John C. Reilly is a good character actor. He's even funny. But all he's doing here is acting like a fucking doofus in wigs against a range of period backdrops. He's a dope around the Big Bopper. He's a dope around the Beatles. He's a dope around the hippies. What he never is in any believable way is a character to give a flying fuck about. The movie is so episodic that it's only narrative drive comes from the movies it is feebly trying to mock. Since we've already seen those movies, we already know how Walk Hard will end. And Reilly doesn't give us any other reasons to root or give a dick about him.

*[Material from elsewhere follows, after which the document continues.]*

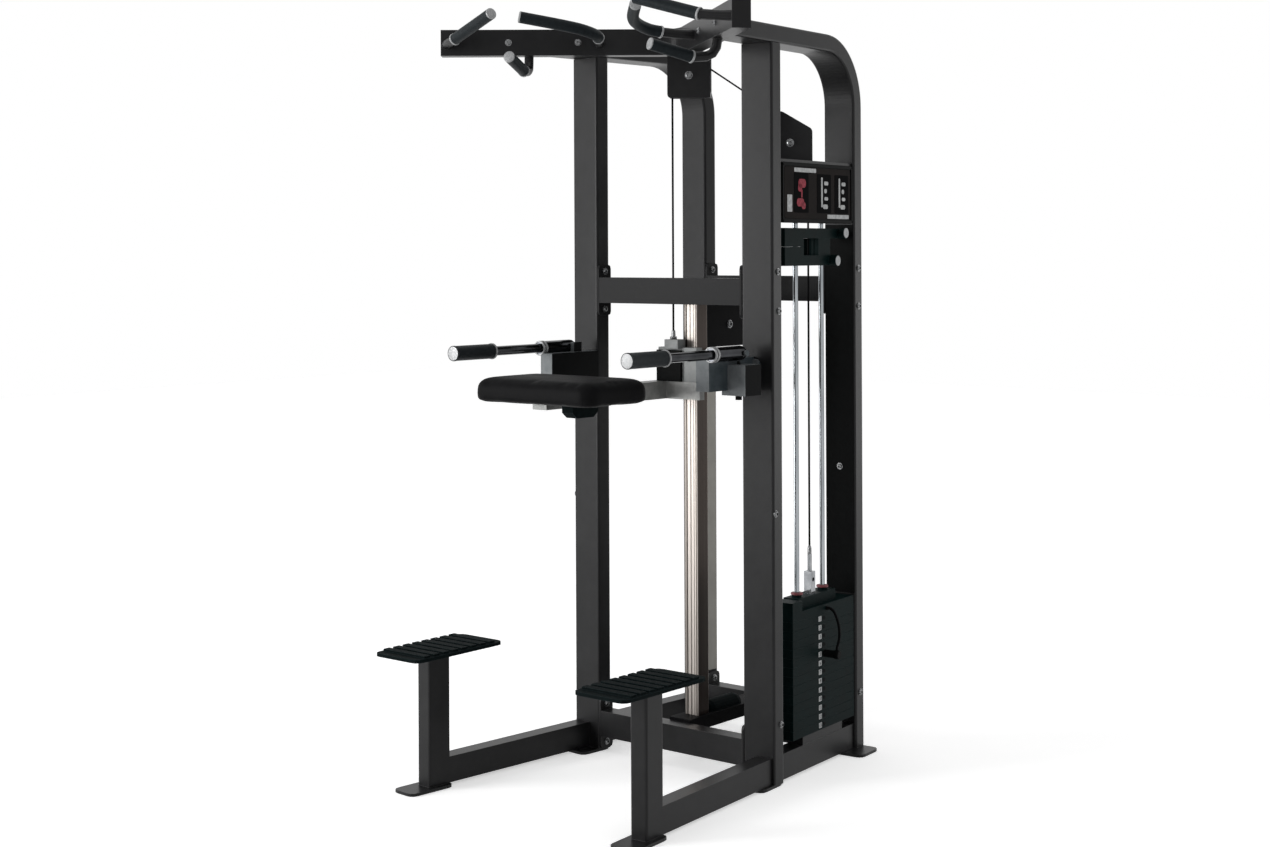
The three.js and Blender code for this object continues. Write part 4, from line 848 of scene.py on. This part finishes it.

There are some funny scenes, like Reilly feeding his pet giraffe at the table, girls swooning and screaming when he sings the completely weightless "Take My Hand", and the opening scene of him slicing his more talented brother in half in a machete accident. Many of the gags, though, are repeated too many times. Like his father shouting "The wrong son died" or Tim Meadows as his hep drummer turning him on to the next bad drug. There are also a lot of scenes that are punctuated by sight or sound gags that feel as out of place as a steaming turd in the Sunday collection plate. They made me think director Kasdan could sense the scene was flat and tried to punch it up with someone making a funny noise, or an animal doing something silly. Well, some scenes were flat, but the correct fix was to make the characters more interesting, not to slap on a lame joke.
Walk Hard could have been a hell of a lot better. It could have been mean and funny and touching. It isn't, though. It's just a half-baked idea, fluffed out as harmlessly as can be. Two Fingers.